In terms of Godzilla’s development, Final Wars posits the idea that Godzilla hates mankind (something we remember from such Showa Era efforts as Ghidorah The Three Headed Monster). Final Wars tells us that Godzilla can’t forgive mankind because the human race has harmed so much of the planet Earth.  

But Minya, finally, helps Godzilla to forgive us all in the film’s final moments.  Godzilla’s choice to forgive is oddly affecting, and one of the few moments of “genuine” not-hyped up emotions in the entire film.  I also like the fact that the moment is not hyped for super-schmaltzy super-sentimentality. 

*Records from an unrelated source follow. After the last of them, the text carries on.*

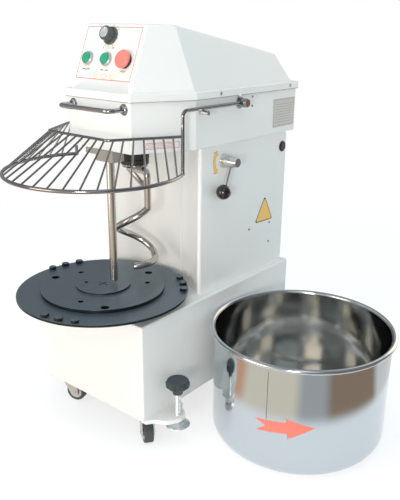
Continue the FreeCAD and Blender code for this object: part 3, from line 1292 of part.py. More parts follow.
def make_foot(row, side):
    """A levelling foot, drawn raised: pad, screw through the ear, star knob on top."""
    x, y = dim("foot_x") * side, dim("foot_y")
    pad_low, pad_r = dim("foot_pad_low"), dim("foot_pad_radius")
    pad_top = pad_low + dim("foot_pad_height")
    screw_r = dim("foot_screw_radius")
    socket, neck_low = screw_r + dim("running_gap"), pad_low + dim("foot_pad_height") / 2
    pad = turned(f"pad_{row}", [
        (0, pad_low), (pad_r, pad_low), (pad_r, pad_low + 2.5), (screw_r + 6, pad_top),
        (socket, pad_top), (socket, neck_low), (0, neck_low),
    ])
    node(pad, f"foot_pad_{row}", x, y)
    top, knob_r = dim("foot_knob_top"), dim("foot_knob_radius")
    head_low, neck = top - dim("foot_knob_thick"), top - dim("foot_knob_height")
    socket_top = top - dim("foot_knob_cap")
    screw = cylinder(f"screw_{row}", screw_r, socket_top - neck_low, (0, 0, neck_low))
    node(screw, f"foot_screw_{row}", x, y)
    knob = turned(f"knob_{row}", [
        (screw_r, neck), (screw_r + 4, neck), (screw_r + 8, head_low - 2), (knob_r - 2, head_low),
        (knob_r, head_low + 3), (knob_r, top - 5), (knob_r - 4, top), (0, top),
        (0, socket_top), (screw_r, socket_top),
    ])
    lobes = []
    spot = num("foot_knob_radius") + num("knob_lobe_out")
    for i in range(7):
        angle = math.radians(360 / 7 * i)
        lobes.append(cylinder(f"lobe_{row}{i}", dim("knob_lobe"), dim("foot_knob_height") + 2, (
            spot * math.cos(angle), spot * math.sin(angle), neck - 1)))
    node(cut(f"knob_{row}_cut", knob, *lobes), f"foot_knob_{row}", x, y)


# ---------------------------------------------------------------- build and write

make_bowl()
make_turntable()
make_table_drive()
make_base()
make_frame()
make_column()
make_gland()
make_pivot()
make_head_housing()
make_cover()
make_panel()
make_head_fittings()
make_spindle()
make_spiral_drive()
make_hook()
make_breaker_bar()
make_guard()
make_lever()
for caster in CASTERS:
    make_caster(*caster)
for foot_row, foot_side in (("right", 1), ("left", -1)):
    make_foot(foot_row, foot_side)

doc.recompute()
failed = [item.Label for item in doc.Objects if {"Invalid", "Error"} & set(item.State)]
if failed:
    raise RuntimeError("failed objects: " + ", ".join(failed))
for item in NODES:
    if item.Shape.isNull() or not item.Shape.isValid() or not item.Shape.Solids:
        raise RuntimeError("bad shape: " + item.Label)

os.makedirs("parts", exist_ok=True)
for item in NODES:
    item.Shape.exportStep(f"parts/{item.Label}.step")
    extent = item.Shape.optimalBoundingBox(False, False)
    print(f"{item.Label:28s} {len(item.Shape.Solids):3d} solids {item.Shape.Volume / 1000:9.1f} cm3"
          f"  x {extent.XMin:7.1f} {extent.XMax:7.1f}  y {extent.YMin:7.1f} {extent.YMax:7.1f}"
          f"  z {extent.ZMin:6.1f} {extent.ZMax:6.1f}")
print(len(NODES), "nodes")
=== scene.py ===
import json
import math

import bpy
from bpy.props import FloatProperty, FloatVectorProperty, IntProperty, PointerProperty
from mathutils import Matrix, Vector


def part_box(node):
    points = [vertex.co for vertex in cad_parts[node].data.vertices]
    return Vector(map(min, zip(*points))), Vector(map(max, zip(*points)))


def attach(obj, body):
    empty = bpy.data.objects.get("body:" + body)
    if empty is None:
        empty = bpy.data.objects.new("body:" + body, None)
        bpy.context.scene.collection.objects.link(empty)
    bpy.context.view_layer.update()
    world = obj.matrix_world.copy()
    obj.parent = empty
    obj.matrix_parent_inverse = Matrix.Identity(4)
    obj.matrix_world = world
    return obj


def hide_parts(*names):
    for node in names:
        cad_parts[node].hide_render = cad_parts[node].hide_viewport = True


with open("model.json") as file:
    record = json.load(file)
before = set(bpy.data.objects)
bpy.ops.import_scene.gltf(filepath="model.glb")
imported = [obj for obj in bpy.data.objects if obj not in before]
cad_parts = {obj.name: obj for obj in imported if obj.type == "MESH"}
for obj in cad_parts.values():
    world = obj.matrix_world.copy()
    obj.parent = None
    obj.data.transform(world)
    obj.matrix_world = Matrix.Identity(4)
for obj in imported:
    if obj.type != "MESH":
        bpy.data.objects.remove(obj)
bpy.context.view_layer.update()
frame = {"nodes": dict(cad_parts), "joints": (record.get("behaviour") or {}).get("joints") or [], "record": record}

bl_info = {
    "name": "Spiral dough mixer",
    "version": (1, 0, 0),
    "blender": (4, 5, 0),
    "location": "View3D > Sidebar > Mixer",
    "description": "Finishes and small parts of a tilting-head spiral mixer and its loose bowl",
    "category": "Object",
}

MM = 0.001
UP = Vector((0, 0, 1))
RIGHT = Vector((1, 0, 0))

BODY_OF = {
    node: body
    for body, nodes in frame["record"]["behaviour"]["bodies"].items()
    for node in nodes
}


def centre(node):
    low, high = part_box(node)
    return (low + high) / 2


def foot_of(node):
    """Where a node's upright middle line meets the floor."""
    middle = centre(node)
    return Vector((middle.x, middle.y, 0))


# The turntable's axis is the machine's own origin; places below are measured from it.
AXIS = foot_of("turntable_step")
BOWL_AXIS = foot_of("bowl")
BOWL_RADIUS = 0.2
HEAD_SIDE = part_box("head_housing")[1].x
COLUMN_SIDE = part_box("column_housing")[1].x

# Places seen from the side, as (y, z) in millimetres.
LEVER_HUB = (249, 616)
GUARD_PIVOT = (288, 745)


def at(x, y, z):
    """A place given in millimetres from the turntable's axis on the floor."""
    return AXIS + Vector((x, y, z)) * MM


def on_side(side, y, z):
    """A place on the upright side at x = side, with y and z in millimetres."""
    return Vector((side, at(0, y, 0).y, z * MM))


# ---------------------------------------------------------------- settings


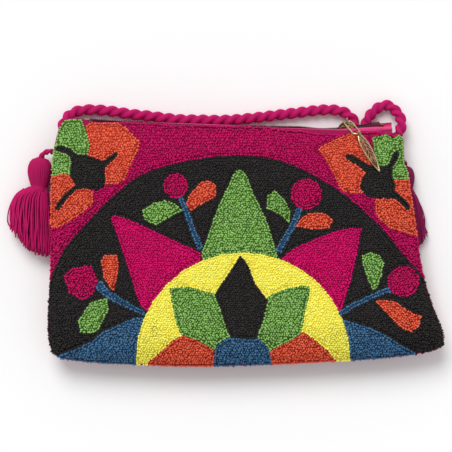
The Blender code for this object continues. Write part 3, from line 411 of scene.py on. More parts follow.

Many Godzilla fans simply hate, hate, hate Final Wars, but I can’t quite bring myself to go there. A lot of the movie is subtlety-free nonsense, edited to within an inch of its life, but I cannot deny the pure sense of joy Final Wars evokes when it brings the entire Godzilla “gang” back to the screen for the first time in decades, only with better special effects than those that were available in the old days.

This wasn’t the 50th anniversary movie many Godzilla admirers hoped for, understandably, but Godzilla: Final Wars certainly has its moments of wacky inspiration. If the movie didn’t fall so low at points in terms of its humanity, its over-the-top heights might be better appreciated today.

1 comment:

  1. Well, I hate Final Wars. I feel Tokyo SOS should have been the series ender. I do however like the big, final battle. Well with one exception, Kaiser Ghidorah. For me the worst Ghidorah design ever. You can do pantomime horse monsters, the final monster in Ultraman Gaia is done panto style. And it's a huge, fearsome creature out of a nightmare. Kaiser Ghidorah is too stiff. I guess it could have been worse, but I also feel it could have been so much better.